CROSSING THE EVERGLADES BY AEROPLANE

CROSSING THE EVERGLADES BY AEROPLANE

A recent experience told by an aviator belonging to one of Uncle Sam’s flying squadrons and authorized by the War Department at Washington, graphically pictures a modern view of the Everglades, and illustrates, too, that the same hospitality extended by the Red Man to the bewildered Spaniards, as they landed on these wild and unexplored shores four centuries ago, may be found in the heart of the jungle and marsh wilderness of the Seminole camps today.

The airmen were attempting to “cross the Everglades” in order to make a shorter flightbetween the aviation fields of Florida. Encountering a storm, they were compelled to make a “forced landing” and headed for the nearest open space in the Big Cypress country, which proved to be soft muck, where the ship turned over on its back, wrecked and submerged in the black water.

The aviators wandered, hungry and exhausted, for two days, finally finding a camp inhabited by Seminole Indians. There they received a welcome, and food and shelter were given.

The Seminoles, lurking in their swamp-hedged wigwams, fear the intrusion of the white man, but like their ancient forbears they stand ever ready, with Samaritan-like kindness, to help the white brother in an hour of necessity. The airmen were later piloted by the red men through their hidden channels to a dredge-boat where aid was secured and they soon reached the Marine fields at Miami. With the help of the Indians, who made frequent trips to the base camps for equipments, the “fire ship of the clouds” was “launched”; the propeller took the air, droning a new tune to the silent Seminoles, who say “fire ships littly too much, to cross the West Wind of the Great Spirit.”

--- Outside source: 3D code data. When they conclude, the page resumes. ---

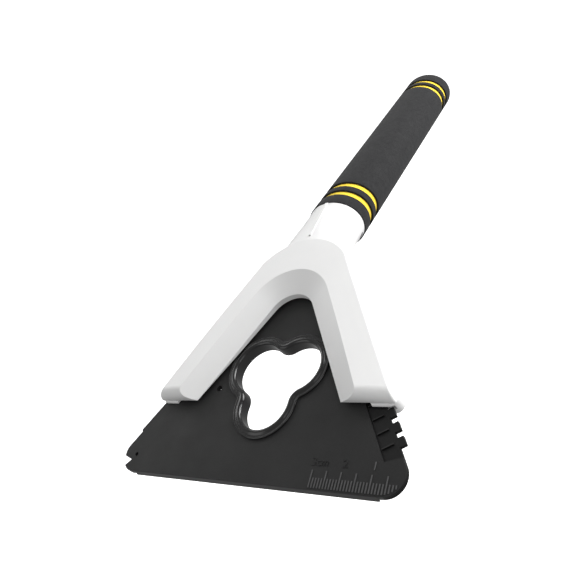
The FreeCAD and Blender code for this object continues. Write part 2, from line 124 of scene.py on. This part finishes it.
class Nodes:
    """A material's node tree with short ways to add and link nodes."""

    def __init__(self, name):
        self.material = bpy.data.materials.new(name)
        self.material.use_nodes = True
        self.tree = self.material.node_tree
        self.shader = self.tree.nodes["Principled BSDF"]
        self.place = self.add("ShaderNodeTexCoord").outputs["Object"]

    def add(self, kind, **settings):
        node = self.tree.nodes.new(kind)
        for key, value in settings.items():
            setattr(node, key, value)
        return node

    def link(self, source, target):
        self.tree.links.new(source, target)

    def noise(self, scale, detail=3.0, roughness=0.5, stretch=None):
        node = self.add("ShaderNodeTexNoise")
        node.inputs["Scale"].default_value = scale
        node.inputs["Detail"].default_value = detail
        node.inputs["Roughness"].default_value = roughness
        source = self.place
        if stretch:
            mapping = self.add("ShaderNodeMapping")
            mapping.inputs["Scale"].default_value = stretch
            self.link(source, mapping.inputs["Vector"])
            source = mapping.outputs["Vector"]
        self.link(source, node.inputs["Vector"])
        return node.outputs["Fac"]

    def cells(self, scale):
        node = self.add("ShaderNodeTexVoronoi")
        node.inputs["Scale"].default_value = scale
        self.link(self.place, node.inputs["Vector"])
        return node.outputs["Distance"]

    def ramp(self, source, stops):
        node = self.add("ShaderNodeValToRGB")
        ramp = node.color_ramp
        for i, (at, colour) in enumerate(stops):
            stop = ramp.elements[i] if i < 2 else ramp.elements.new(at)
            stop.position = at
            stop.color = (*colour, 1) if hasattr(colour, "__len__") else (colour, colour, colour, 1)
        self.link(source, node.inputs["Fac"])
        return node.outputs["Color"]

    def mix(self, factor, first, second):
        node = self.add("ShaderNodeMix", data_type="RGBA")
        self.link(factor, node.inputs["Factor"])
        for socket, value in ((node.inputs[6], first), (node.inputs[7], second)):
            if hasattr(value, "is_output"):
                self.link(value, socket)
            else:
                socket.default_value = (*value, 1)
        return node.outputs[2]

    def bump(self, source, strength, distance, after=None):
        node = self.add("ShaderNodeBump")
        node.inputs["Strength"].default_value = strength
        node.inputs["Distance"].default_value = distance
        self.link(source, node.inputs["Height"])
        if after:
            self.link(after, node.inputs["Normal"])
        return node.outputs["Normal"]

    def step(self, source, start, end):
        """0 before start and 1 after end, both in millimetres of a place socket."""
        node = self.add("ShaderNodeMapRange")
        node.inputs["From Min"].default_value = start * MM
        node.inputs["From Max"].default_value = end * MM
        self.link(source, node.inputs["Value"])
        return node.outputs["Result"]

    def product(self, first, second):
        node = self.add("ShaderNodeMath", operation="MULTIPLY")
        self.link(first, node.inputs[0])
        self.link(second, node.inputs[1])
        return node.outputs["Value"]

    def tint(self, first, second):
        node = self.add("ShaderNodeMix", data_type="RGBA", blend_type="MULTIPLY")
        node.inputs["Factor"].default_value = 1.0
        self.link(first, node.inputs[6])
        self.link(second, node.inputs[7])
        return node.outputs[2]

    def set(self, **values):
        for key, value in values.items():
            socket = self.shader.inputs[key.replace("_", " ")]
            if hasattr(value, "is_output"):
                self.link(value, socket)
            else:
                socket.default_value = value
        return self.material


def blade_height(n):
    """Sockets with a point's Y and Z in the blade's own frame."""
    local = n.add("ShaderNodeMapping", vector_type="TEXTURE")
    local.inputs["Location"].default_value = BLADE.translation
    local.inputs["Rotation"].default_value = (LEAN, 0, 0)
    n.link(n.place, local.inputs["Vector"])
    split = n.add("ShaderNodeSeparateXYZ")
    n.link(local.outputs["Vector"], split.inputs["Vector"])
    return split.outputs["Y"], split.outputs["Z"]


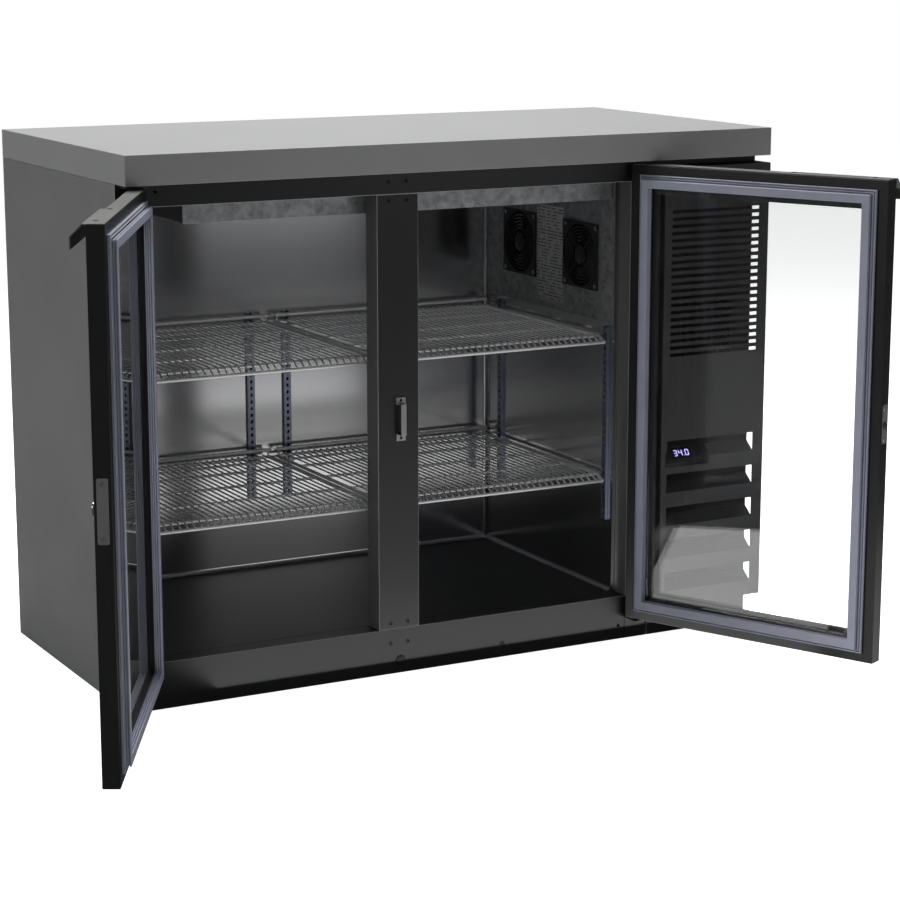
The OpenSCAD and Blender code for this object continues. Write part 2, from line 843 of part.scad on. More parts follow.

This aquatic jungle, whose secrets are known only to the Indian, has not changed since the day Columbus found a new world for Castile and Leon, as a brief extract from the airmen’s report verifies:

“The territory in which we made our landing is known as the Everglades (Big Cypress). Its sameness is appalling; just one small cypress hammockafter another; water and mud everywhere; innumerable mosquitoes, alligators, water moccasins and black snakes. Here and there a hammock would be found with a rock base and on some of these bases Seminole Indians eke out an existence. The mosquitoes attacked us in hordes. We drank no water, for fear it might be infected with malaria germs or some other swamp fever, nor had any food been found.... We were compelled to spend the night again in the swamp, this time on ground covered with an inch or more of water, a maze of water and prairie ways, with treacherous under-currents and impregnable barriers.”

The solemn silence of this mysterious swamp is only broken by the splash of the Indian canoe, but here the Seminole lingers, giving a background of tragedy and romance to aboriginal America.